‘RRR’ Is the Best — and Most Revolutionary — Blockbuster of 2022

Film

It’s tough to pinpoint the exact moment that the movie hooks you; mileage will vary per viewer. For some, it might be right from the get go, during a Melodrama 101 preamble involving a kidnapped child and casual colonial cruelty that leaves corpses in its wake. Others may find themselves leaning forward when a supercop, sporting the world’s most luxurious old-timey mustache, single-handedly beats back a crowd of thousands to catch a rock-throwing culprit. Or maybe the sight of a ripped, shirtless man sprinting through a forest and narrowly avoiding a midair collision between an angry wolf and an even angrier tiger is your investment tipping point.

Don’t worry: Should you somehow not find yourself entertained or exhilarated within the first 20 minutes or so of RRR, a.k.a. one-ninth of this film’s running time, stick around. There’s more. A lot more. Like an emergency rescue mission involving a sinking raft, a flaming train, a horse, a motorcycle, some rope and the flag of India. And a siege on a diplomat’s mansion punctuated by a CGI menagerie tearing into the British Raj’s troops. And the most frenetic, kinetic, class-conscious dance-off to ever double as a cultural fuck-you.
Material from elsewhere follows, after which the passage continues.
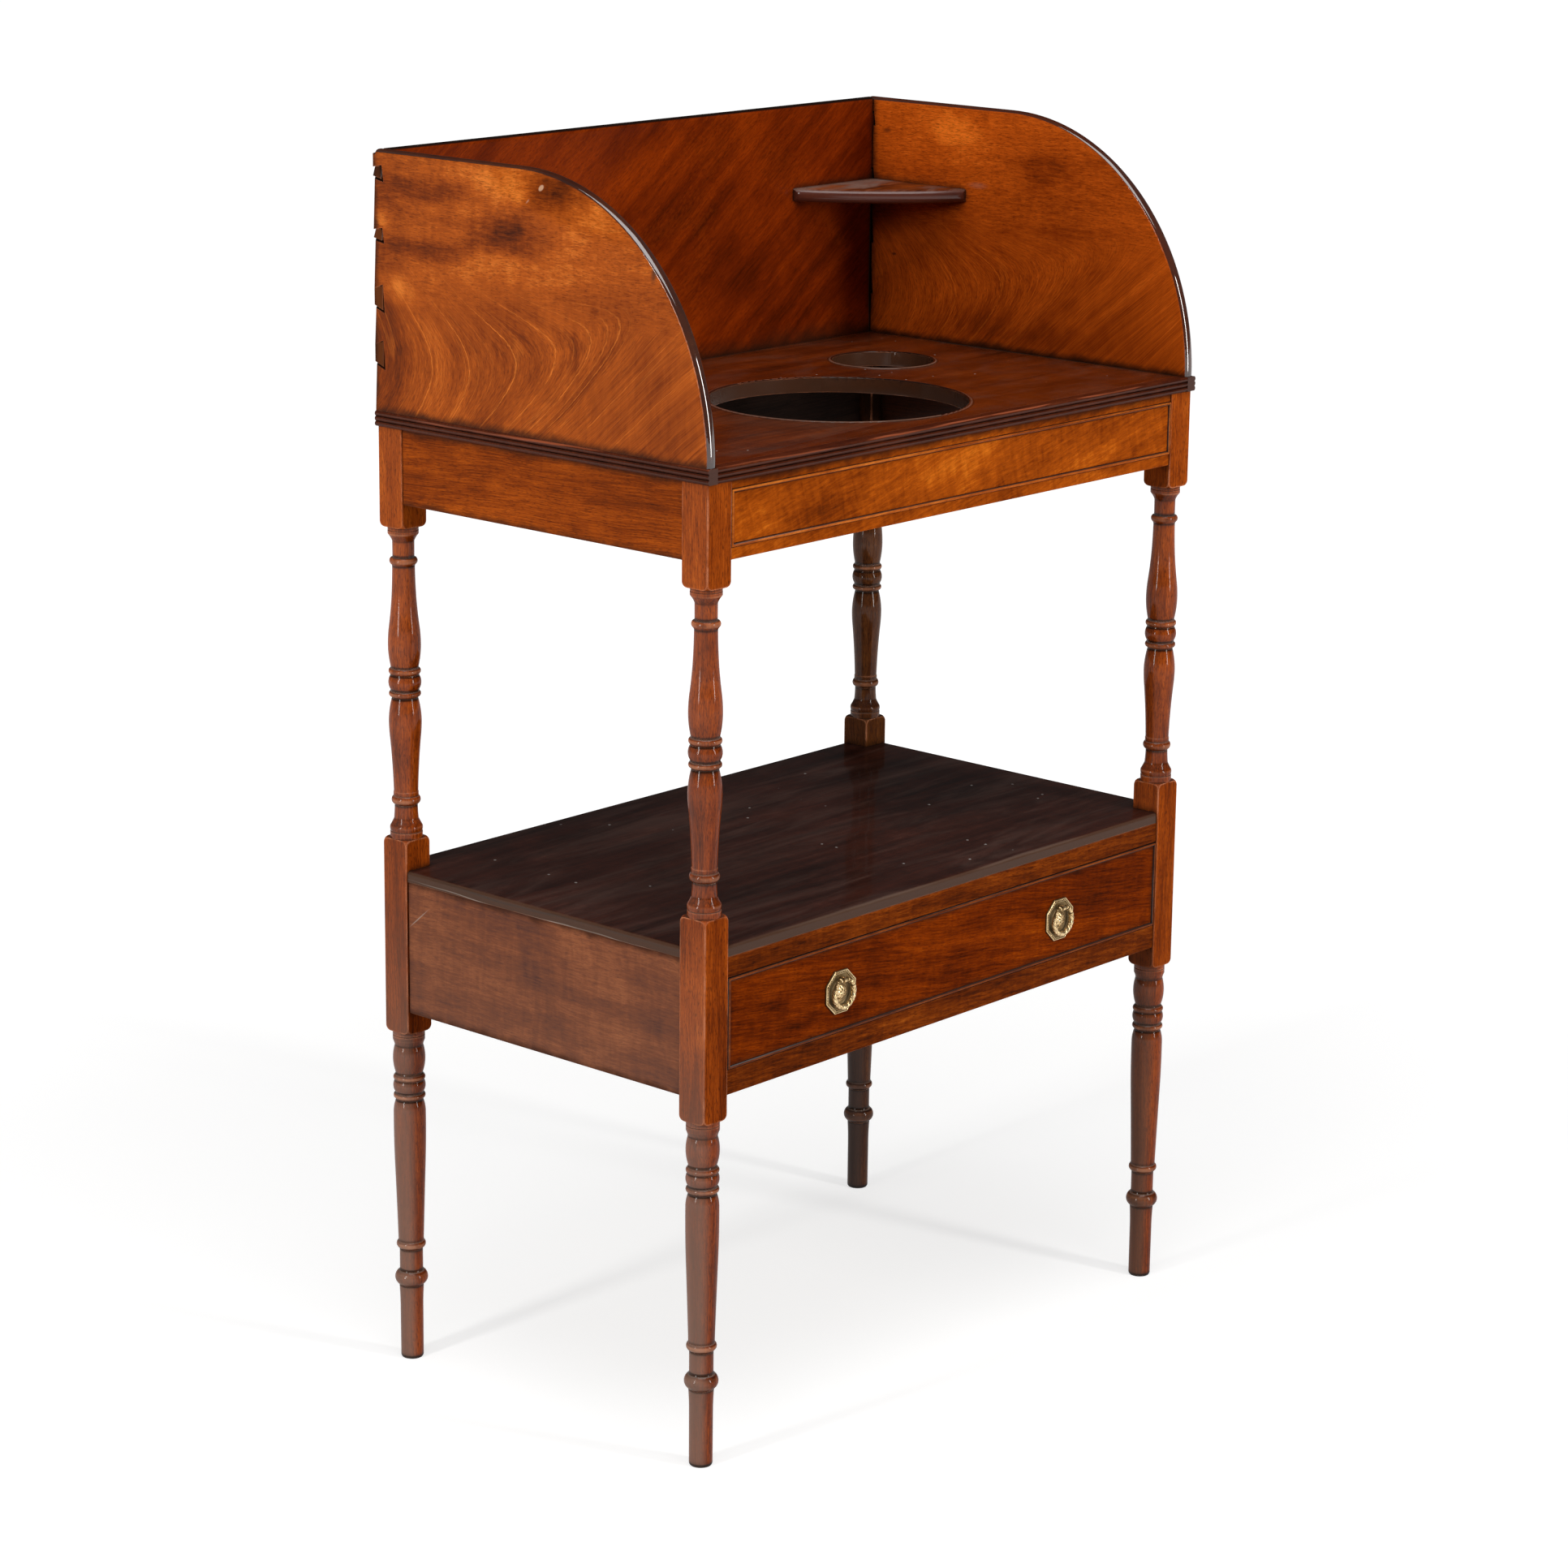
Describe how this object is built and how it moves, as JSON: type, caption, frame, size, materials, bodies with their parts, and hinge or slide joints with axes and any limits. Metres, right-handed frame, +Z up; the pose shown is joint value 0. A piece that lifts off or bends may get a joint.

And bromantic montages, slo-mo brooding, flashbacks that constitute their own short films, a man kicking an arrow through a tree trunk into another man’s head, and an acrobatic sequence involving a hero leaping, fighting and shooting legions of enemy soldiers while perched on his best friend’s shoulders that would make Butch and Sundance slow-clap.

A subversive, supersized screed set in 1920’s Delhi, the latest film from the Telugu writer-director S.S. Rajamouli — its title RRR means different things depending on what translated version you see, but the Hindi cut opts for “Rise, Roar, Revolt” —  has already broken box office records in India and earned a rapidly growing cult following everywhere else, notably the States. Its tale of Rama (Ram Charan), a dogged police officer going undercover for the British Raj, and Bheem (N.T. Rama Rao Jr., a.k.a. Jr. NTR), the rural revolutionary he’s hunting, features two of the country’s modern megastars and pulls liberally from the nation’s tempestuous 20th century history, ancient folklore and Hindu mythology, notably the two Sanskit epics Mahabarata and Ramayana. Even if you’re familiar with the “Tollywood” industry’s output, India’s action flicks and/or Rajamouli’s past works (notably the Baahubali movies), the breakneck pacing, go-for-broke set pieces and sheer volume of plot surprises will still manage to blow your hair back. For the many moviegoers who aren’t, especially in the West, this three-hour extravaganza of sound and fury will serve as a gateway drug to a whole subset of world-cinema pop narcotics.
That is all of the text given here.